Tam has since ended the IS curriculum, and the new three-year program does not offer honors separation. Even so, the other honors electives are still offered, along with a significant amount of additional credit. There are 16 year-long science courses offered this year, three of which are honors, and four of which are APs. It’s a similar case with math: 15 year-long courses offered, three honors, four APs.

Other departments at our school don’t offer nearly the same number of GPA boosts. Tam offers 11 English courses, with only six full-year courses. Two of those are AP, and none are honors. There are 17 social studies classes, but only five are full-year, and only two of those are AP. If I had wanted to focus my academics on English or history, the courses would not have benefited my transcript the same way.

I’m fine at math. But while I can do math, I don’t want to devote the majority of my time to it. I’d much rather be learning about history, and, by extension, our modern world. Unfortunately, there are no advanced history courses designed for underclassmen. So I took the two years of mandated general education. Math, on the other hand, provides honors classes for those who can keep up, regardless of grade. My peers in freshman year were already bumping their GPAs up for being strong math students, leaving me in the dust.

I don’t regret the decisions I made in high school — at least not those regarding my schedule. I took the classes that were right for me, and I am OK with the fact that my transcript may have suffered a little from that choice. My issue with the additional honors and AP courses offered at Tam is that by boosting math and science scores, the classes available create the perception that STEM students are more competitive, or “smarter,” from a numbers standpoint.

This altered view of achievement creates a culture at Tam where math and science are valued more highly, drawing bright students seeking the most marketable, college-curated path. We’ve all heard before about the “pressure cooker” where we live, so it’s only logical that the most competitive people would be guided to the most competitive route. This doesn’t provide fair representation for the ambitious students who don’t wish to be a doctor or an engineer, for while they are just as intelligent, their interests are not being similarly rewarded.

STEM should not be the only path for driven people at our school. This situation isn’t unique to Tam, though. Nationwide, schools have been scrambling to teach their students what they believe are the necessary skills for the newly STEM-dominant age, competing with other countries for the highest scores. What everyone seems to have forgotten, though, is the world doesn’t run on only STEM — we need teachers and artists and lawyers and firefighters and writers and musicians and politicians and police officers and journalists to keep things running smoothly.
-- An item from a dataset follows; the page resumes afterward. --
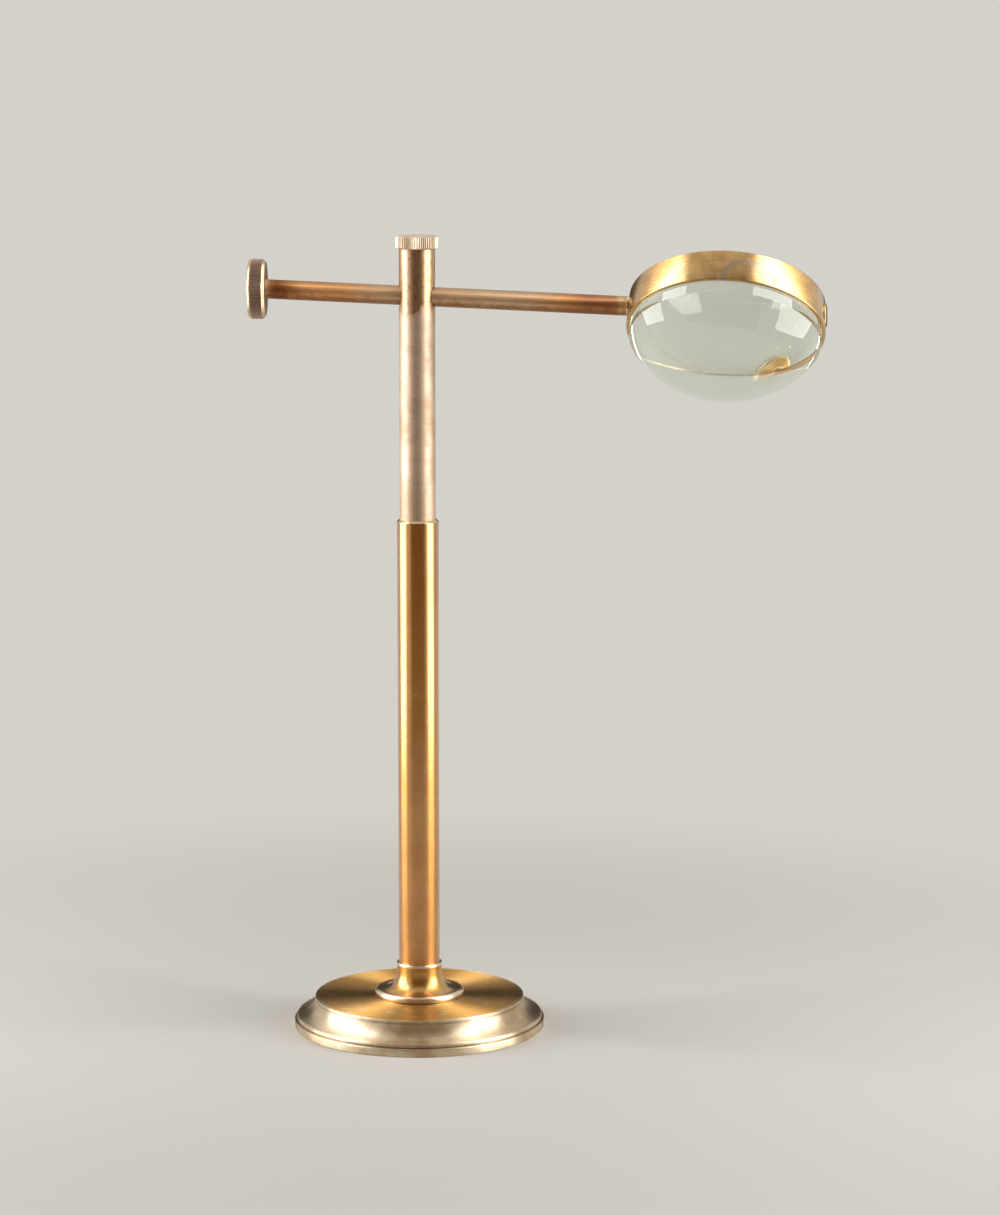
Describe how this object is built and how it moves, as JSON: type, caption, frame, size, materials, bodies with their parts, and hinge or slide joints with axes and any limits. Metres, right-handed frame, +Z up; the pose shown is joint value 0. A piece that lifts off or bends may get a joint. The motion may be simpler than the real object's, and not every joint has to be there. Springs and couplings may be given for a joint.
{
  "type": "bull's-eye condenser",
  "caption": "Free-standing bull's-eye condenser: thick plano-convex lens in a brass cell on an arm that slides and turns in a telescopic pillar, on a weighted round base.",
  "frame": {"origin": "centre of the base's underside, on the pillar's axis", "axes": "+Z up the pillar; +X along the arm towards the lens, which slopes down a little; the lens's curved side faces -Y and down"},
  "size_m": [0.1526, 0.0676, 0.213],
  "materials": {
    "base_brass": "turned and brushed, worn lacquer, scratched",
    "lacquered_brass": "polished and lacquered, warm gold",
    "pale_brass": "handled bare brass, pale, brown patina near the top",
    "tarnished_brass": "tarnished red-brown, satin",
    "knurled_brass": "finely knurled, dull, bright worn edges",
    "turned_brass": "as turned, clean",
    "lead": "dull cast surface",
    "leather": "greased, dark",
    "crown_glass": "clear, polished, faint scratches"
  },
  "bodies": {
    "stand": {"base": "base_brass", "base_weight": "lead", "foot_screw": "turned_brass", "pillar_foot": "lacquered_brass", "outer_tube": "lacquered_brass"},
    "collar": {"friction_collar": "leather"},
    "upper_tube": {"inner_tube": "pale_brass", "tube_plug": "turned_brass", "collar_washer": "turned_brass", "collar_screw": "turned_brass"},
    "cap": {"clamp_cap": "pale_brass"},
    "bolt": {"draw_bolt": "turned_brass"},
    "bush": {"arm_bush": "turned_brass"},
    "arm": {"arm_rod": "tarnished_brass", "end_knob": "knurled_brass", "arm_collar": "pale_brass", "lens_cell": "lacquered_brass", "bullseye_lens": "crown_glass", "retaining_ring": "turned_brass", "cell_screw": "pale_brass"}
  },
  "joints": [
    {"name": "tube_slide", "type": "slide", "parent": "stand", "child": "collar", "axis": [0, 0, 1], "range_m": [-0.055, 0.033]},
    {"name": "tube_turn", "type": "hinge", "parent": "collar", "child": "upper_tube", "pos_m": [0, 0, 0.08], "axis": [0, 0, 1], "continuous": true},
    {"name": "cap_turn", "type": "hinge", "parent": "upper_tube", "child": "cap", "pos_m": [0, 0, 0.2095], "axis": [0, 0, 1], "range_deg": [0, 120]},
    {"name": "bolt_lift", "type": "slide", "parent": "upper_tube", "child": "bolt", "axis": [0, 0, 1], "range_m": [-0.0002, 0]},
    {"name": "arm_turn", "type": "hinge", "parent": "bolt", "child": "bush", "pos_m": [0, 0, 0.19695], "axis": [0.9991, 0, -0.0419], "continuous": true},
    {"name": "arm_slide", "type": "slide", "parent": "bush", "child": "arm", "axis": [0.9991, 0, -0.0419], "range_m": [-0.048, 0.033]}
  ],
  "couplings": [
    {"joint": "cap_turn", "follows": "bolt_lift", "rad_per_m": -10472}
  ]
}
It is Tam’s responsibility to teach students that these paths are of equal value. Differences in academic interests do not equate to differences in intelligence.
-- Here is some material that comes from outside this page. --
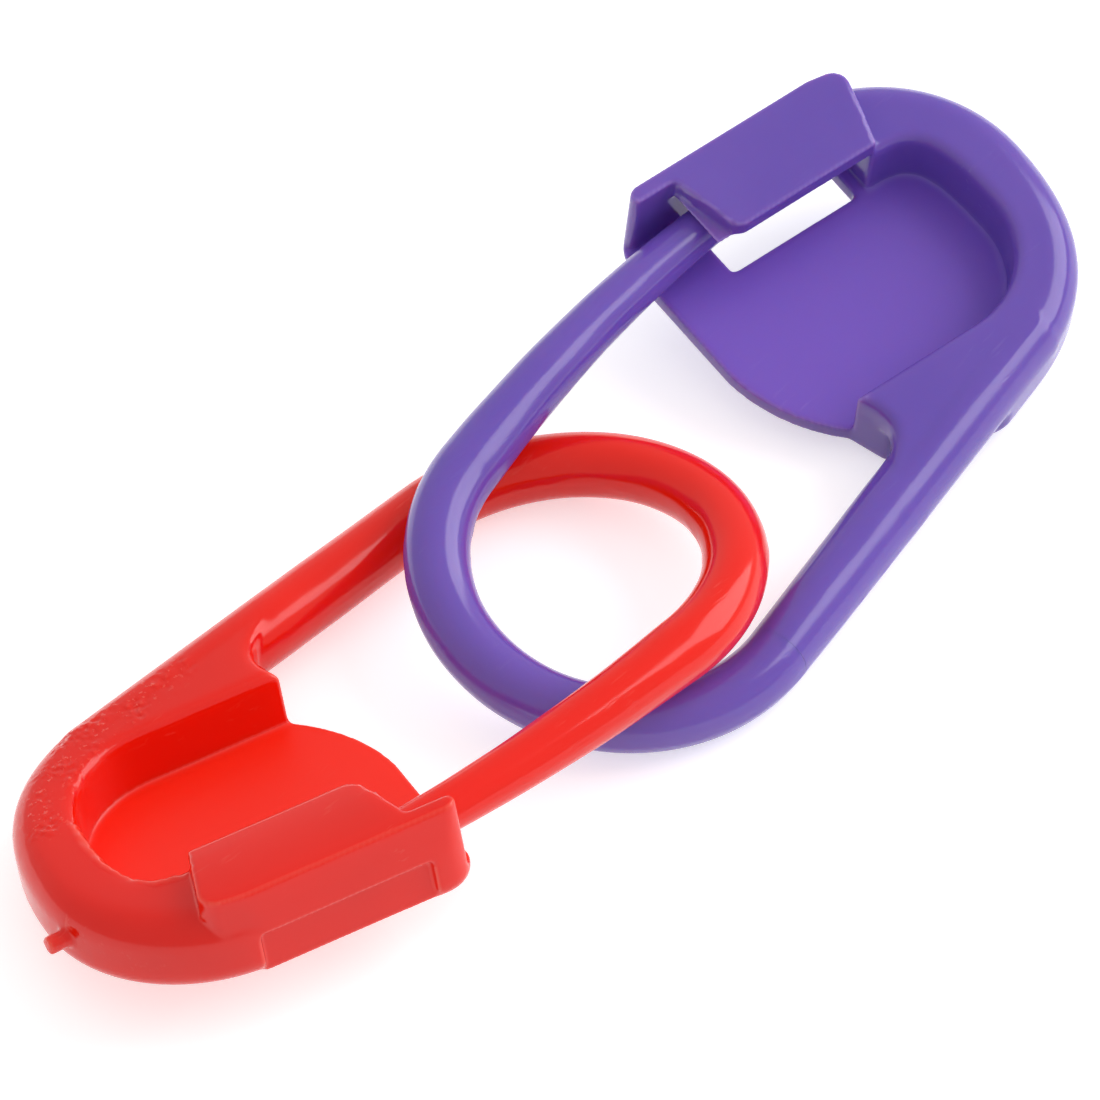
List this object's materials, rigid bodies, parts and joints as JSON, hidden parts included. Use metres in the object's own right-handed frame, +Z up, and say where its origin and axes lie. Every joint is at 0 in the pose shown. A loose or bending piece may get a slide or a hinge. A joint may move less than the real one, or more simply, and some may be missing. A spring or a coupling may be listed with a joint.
{
  "type": "stitch marker",
  "caption": "Linked pair of locking stitch markers: each a small plastic safety pin with a flat clasp head, a round bend and a sprung arm that tucks under the clasp's cover.",
  "frame": {"origin": "on the table, at the middle of the linked pair's footprint", "axes": "+X from the red marker's head to the purple one's, the longest way; +Z up from the table, towards the open side of the heads"},
  "size_m": [0.035, 0.0124, 0.0048],
  "materials": {
    "red_plastic": "glossy, slightly translucent",
    "purple_plastic": "glossy, slightly translucent"
  },
  "bodies": {
    "red_marker": {"red_clasp_head": "red_plastic", "red_fixed_leg": "red_plastic", "red_spring_loop": "red_plastic"},
    "red_free_arm": {"red_arm": "red_plastic"},
    "purple_marker": {"purple_clasp_head": "purple_plastic", "purple_fixed_leg": "purple_plastic", "purple_spring_loop": "purple_plastic"},
    "purple_free_arm": {"purple_arm": "purple_plastic"}
  },
  "joints": [
    {"name": "link", "type": "hinge", "parent": "red_marker", "child": "purple_marker", "pos_m": [-0.00027, -0.00019, 0.00182], "axis": [0, 0, 1], "range_deg": [-15, 20]},
    {"name": "red_arm_press", "type": "hinge", "parent": "red_marker", "child": "red_free_arm", "pos_m": [0.00219, -0.00007, 0.00163], "axis": [-0.0748, -0.2008, -0.9768], "range_deg": [0, 10], "stiffness_Nm_per_rad": 0.1, "springref_deg": -4.01, "deforming": ["red_spring_loop"]},
    {"name": "purple_arm_press", "type": "hinge", "parent": "purple_marker", "child": "purple_free_arm", "pos_m": [-0.00208, -0.00118, 0.00154], "axis": [0.0352, 0.1901, -0.9811], "range_deg": [0, 10], "stiffness_Nm_per_rad": 0.1, "springref_deg": -4.01, "deforming": ["purple_spring_loop"]}
  ]
}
In my ideal world, GPA boosts would not exist. Students would build their transcripts solely on the classes they are interested in, their reward being the knowledge they gain. This may never happen, but Tam should at least provide a more proportional opportunity for the classes provided; there is no reason that there are 11½ more years of science classes offered at our school than English. The same balance should go for grade boosts. If Tam is offering seven opportunities for GPA bumps in math, why are there only two* in social studies? Tam needs to stop telling students that to be successful you have to be a scientist, because my word-loving friends and I deserve just as much respect for wanting to be journalists.